GATW: I recently saw [Werner] Herzog’s BAD LIEUTENANT, which is really awesome and you recently did MY SON, MY SON WHAT HAVE YE DONE with him and it’s garnering a ton of buzz but it’s getting a really limited release. Do you know if it’s going to have a wider release after it’s New York December release?

MS: The film MY SON, MY SON WHAT HAVE YE DONE has played in, I believe, three film festivals. It has played at Venice, Toronto and the Telluride [film festivals]. And the critical response has been…not entirely unfavorable from everyone but largely somewhat unfavorable from most people so, I think that’s had an effect on it. It’s a very unusual film, but I don’t know what that would surprise anybody. I mean it’s a Werner Herzog film.

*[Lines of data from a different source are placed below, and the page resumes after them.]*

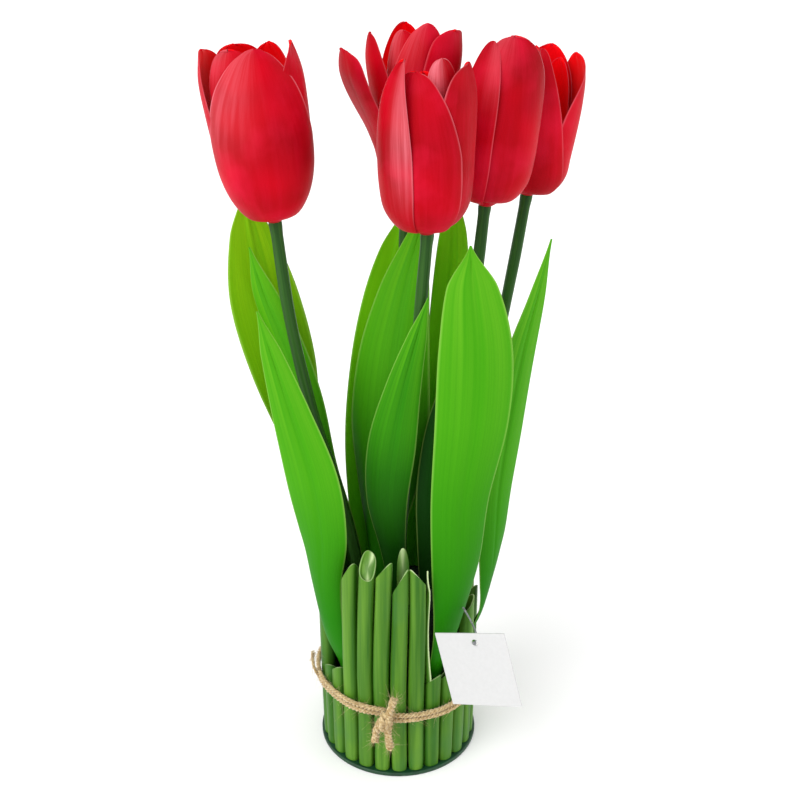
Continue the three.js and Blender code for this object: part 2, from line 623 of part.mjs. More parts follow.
function pinGeometry() {
  const inTag = (depth) => tag.localToWorld(new THREE.Vector3(TAG.hole[0], depth, TAG.hole[1]));
  const leaf = blade(LEAVES.find((l) => l.name === "leaf_front_right"));
  const anchor = leaf(PIN.anchor[0], PIN.anchor[1]);
  const away = inTag(3).sub(anchor).normalize();
  const tip = anchor.clone().addScaledVector(away, LEAF_THICKNESS + FIT_GAP);
  const path = new THREE.CatmullRomCurve3([
    inTag(-0.6), inTag(0.8), inTag(4).lerp(tip, 0.1), inTag(6).lerp(tip, 0.5), tip,
  ]);
  const head = inTag(-0.8);
  const ball = new THREE.SphereGeometry(PIN.headRadius, 8, 5).translate(head.x, head.y, head.z);
  return geometryOf(solid(tube(path, PIN.radius, 7, 5)).add(solid(ball)));
}
add("tag_pin", pinGeometry(), PIN_GREY);

export default group;
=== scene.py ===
# Artificial tulips in a ring of cut green stalks: the looks of every piece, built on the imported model.
# Lengths in the dictionaries are millimetres, angles are degrees, and mm turns a length to metres.
import math

import bpy
import numpy as np
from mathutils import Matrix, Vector


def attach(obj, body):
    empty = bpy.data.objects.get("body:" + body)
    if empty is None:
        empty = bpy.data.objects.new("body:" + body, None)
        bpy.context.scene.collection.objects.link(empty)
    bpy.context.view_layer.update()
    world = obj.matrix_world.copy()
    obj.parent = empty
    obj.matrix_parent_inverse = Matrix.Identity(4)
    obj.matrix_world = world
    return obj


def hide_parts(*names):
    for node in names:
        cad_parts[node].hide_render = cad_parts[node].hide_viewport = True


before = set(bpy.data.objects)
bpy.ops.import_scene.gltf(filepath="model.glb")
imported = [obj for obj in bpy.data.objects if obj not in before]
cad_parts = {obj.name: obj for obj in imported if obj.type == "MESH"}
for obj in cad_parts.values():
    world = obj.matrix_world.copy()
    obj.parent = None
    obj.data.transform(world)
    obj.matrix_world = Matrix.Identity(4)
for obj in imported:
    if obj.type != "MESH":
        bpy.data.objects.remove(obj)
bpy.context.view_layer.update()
scene = bpy.context.scene
mm = 0.001

# Camera and studio


def aimCamera():
    view = dict(place=(0.9, -530.2, 436.1), down=24.1, focalPixels=1180, frame=800, sensor=36)
    data = bpy.data.cameras.new("studioCamera")
    data.sensor_width = view["sensor"]
    data.lens = view["focalPixels"] / view["frame"] * view["sensor"]
    data.clip_start, data.clip_end = 0.05, 20
    camera = bpy.data.objects.new("studioCamera", data)
    camera.location = Vector(view["place"]) * mm
    camera.rotation_euler = (math.radians(90 - view["down"]), 0, 0)
    scene.collection.objects.link(camera)
    scene.camera = camera


def addSkylight(name, source, power, spread):  # an even light from one side, softened by its spread
    data = bpy.data.lights.new(name, "SUN")
    data.energy = power
    data.angle = math.radians(spread)
    lamp = bpy.data.objects.new(name, data)
    lamp.location = source
    lamp.rotation_euler = Vector(source).to_track_quat("Z", "Y").to_euler()
    scene.collection.objects.link(lamp)


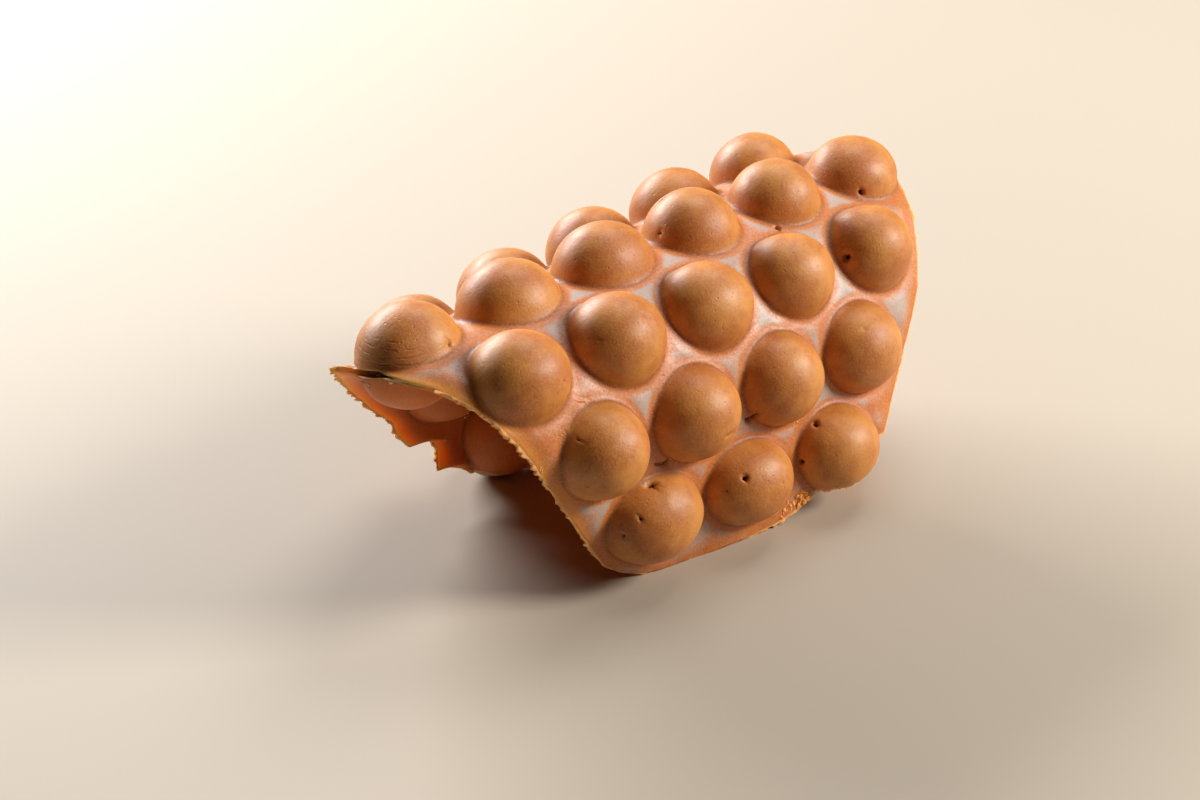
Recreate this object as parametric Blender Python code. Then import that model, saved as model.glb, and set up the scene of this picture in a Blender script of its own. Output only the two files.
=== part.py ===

I’ve seen most of films and most of his films are extremely unconventional. But for some reason, this one is really seeming to irritate some people. I don’t know why, I don’t know what they expected when they walked into the theater. So I guess what they’re trying to do, the strategy right now, is to bring it out in New York and see how the general public feels about it here and then if people are digging it then maybe they’ll try to branch it out. I mean Werner’s films are not blockbusters, they never have been, and usually people discover them a few years after they come out.

GATW: For my last question, in REVOLUTIONARY ROAD you were this awesome, crazy guy. Same with BUG. Do you like playing those types of characters or is it just what you audition for and that’s what you got?

MS: I’d say it’s a mixture of the two. I mean, I can’t speak for everyone but I find that a life can be pretty challenging and difficult sometimes, and that people struggle. So the characters I gravitate towards usually are struggling with a challenge of some sort or another. I think that’s kind of why drama exists in the first place. I don’t know how interesting or compelling people who don’t have any problems are. I mean I guess that would be nice if the world was filled with people who didn’t have any problems but I don’t know interesting it would be. So yeah, I guess I’m drawn to people who are suffering in some way or another.